**Required task:** Output every line of the data exactly as it appears.

**Data section:**
┄┄┄┄┄┄┄┄┄┄

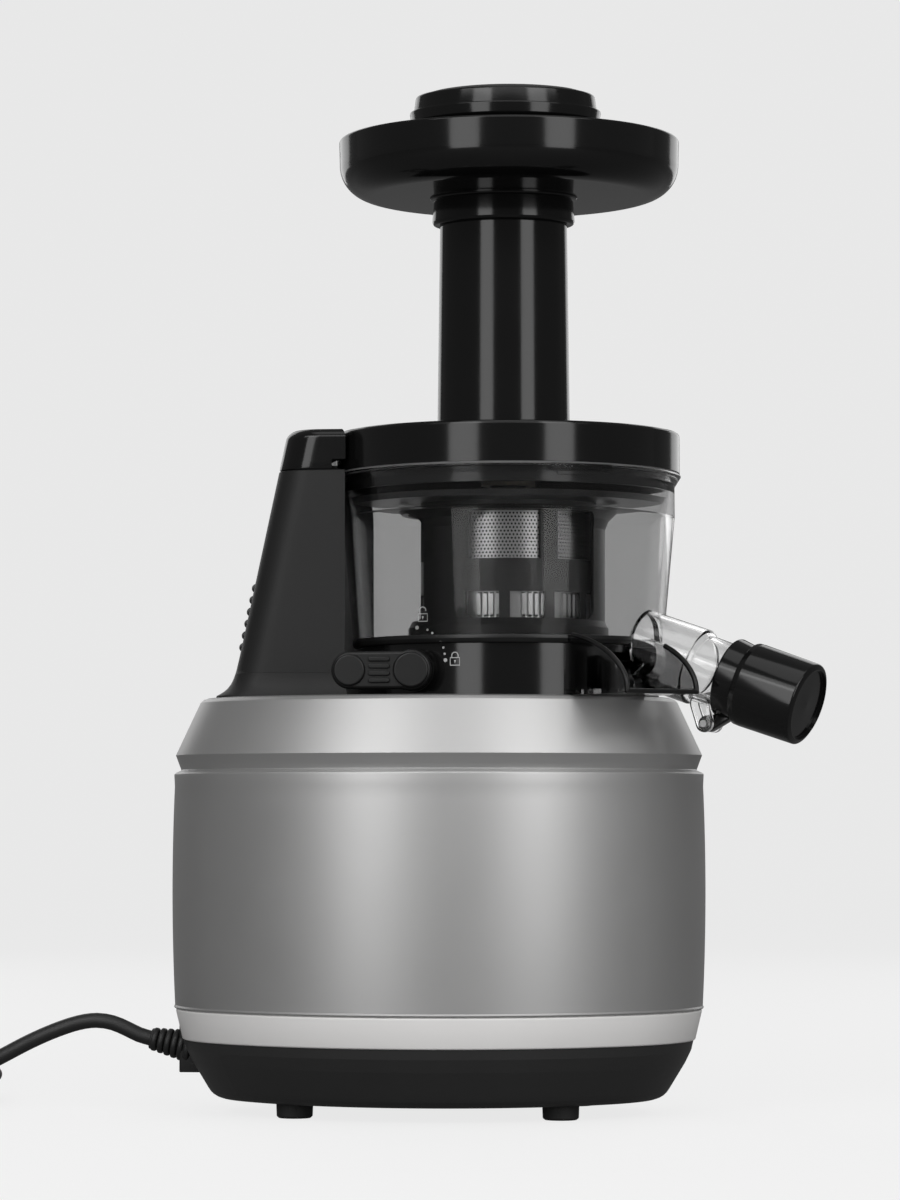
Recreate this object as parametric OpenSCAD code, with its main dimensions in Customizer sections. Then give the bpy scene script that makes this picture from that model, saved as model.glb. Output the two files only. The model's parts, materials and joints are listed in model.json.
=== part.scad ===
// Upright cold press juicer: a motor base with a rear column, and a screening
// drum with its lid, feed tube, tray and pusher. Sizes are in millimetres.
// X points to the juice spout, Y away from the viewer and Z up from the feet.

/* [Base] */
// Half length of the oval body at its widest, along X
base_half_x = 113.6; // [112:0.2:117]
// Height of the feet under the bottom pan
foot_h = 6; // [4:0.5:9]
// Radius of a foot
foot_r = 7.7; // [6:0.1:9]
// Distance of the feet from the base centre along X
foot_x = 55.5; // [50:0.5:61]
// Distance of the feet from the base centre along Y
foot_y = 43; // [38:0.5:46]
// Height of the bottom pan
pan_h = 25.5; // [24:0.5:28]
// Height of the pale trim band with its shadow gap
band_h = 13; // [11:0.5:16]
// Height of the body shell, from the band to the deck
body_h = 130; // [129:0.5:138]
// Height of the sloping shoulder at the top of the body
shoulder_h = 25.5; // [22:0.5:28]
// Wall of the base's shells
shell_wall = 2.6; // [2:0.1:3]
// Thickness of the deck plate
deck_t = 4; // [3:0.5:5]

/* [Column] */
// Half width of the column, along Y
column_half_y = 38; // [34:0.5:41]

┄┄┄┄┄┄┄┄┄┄

**Final answer:**
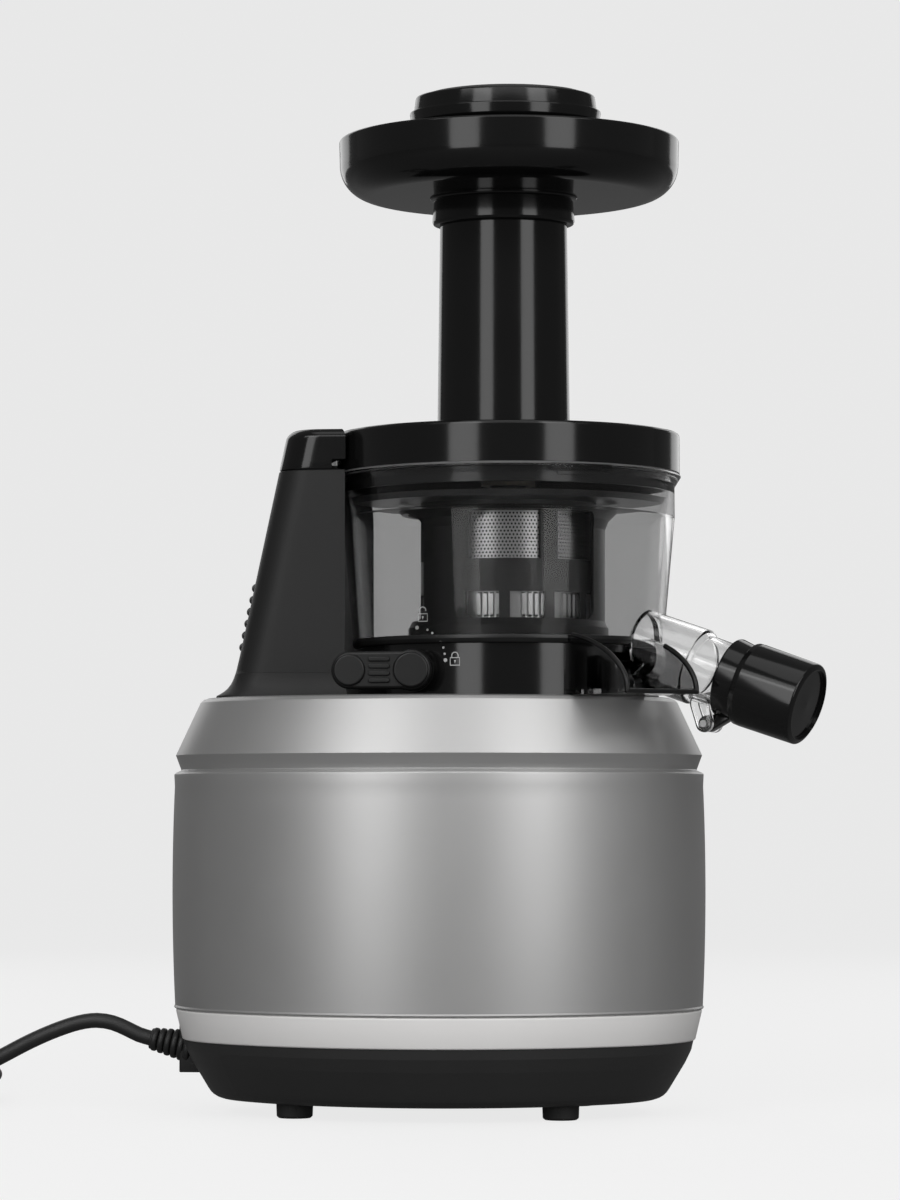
Recreate this object as parametric OpenSCAD code, with its main dimensions in Customizer sections. Then give the bpy scene script that makes this picture from that model, saved as model.glb. Output the two files only. The model's parts, materials and joints are listed in model.json.
=== part.scad ===
// Upright cold press juicer: a motor base with a rear column, and a screening
// drum with its lid, feed tube, tray and pusher. Sizes are in millimetres.
// X points to the juice spout, Y away from the viewer and Z up from the feet.

/* [Base] */
// Half length of the oval body at its widest, along X
base_half_x = 113.6; // [112:0.2:117]
// Height of the feet under the bottom pan
foot_h = 6; // [4:0.5:9]
// Radius of a foot
foot_r = 7.7; // [6:0.1:9]
// Distance of the feet from the base centre along X
foot_x = 55.5; // [50:0.5:61]
// Distance of the feet from the base centre along Y
foot_y = 43; // [38:0.5:46]
// Height of the bottom pan
pan_h = 25.5; // [24:0.5:28]
// Height of the pale trim band with its shadow gap
band_h = 13; // [11:0.5:16]
// Height of the body shell, from the band to the deck
body_h = 130; // [129:0.5:138]
// Height of the sloping shoulder at the top of the body
shoulder_h = 25.5; // [22:0.5:28]
// Wall of the base's shells
shell_wall = 2.6; // [2:0.1:3]
// Thickness of the deck plate
deck_t = 4; // [3:0.5:5]

/* [Column] */
// Half width of the column, along Y
column_half_y = 38; // [34:0.5:41]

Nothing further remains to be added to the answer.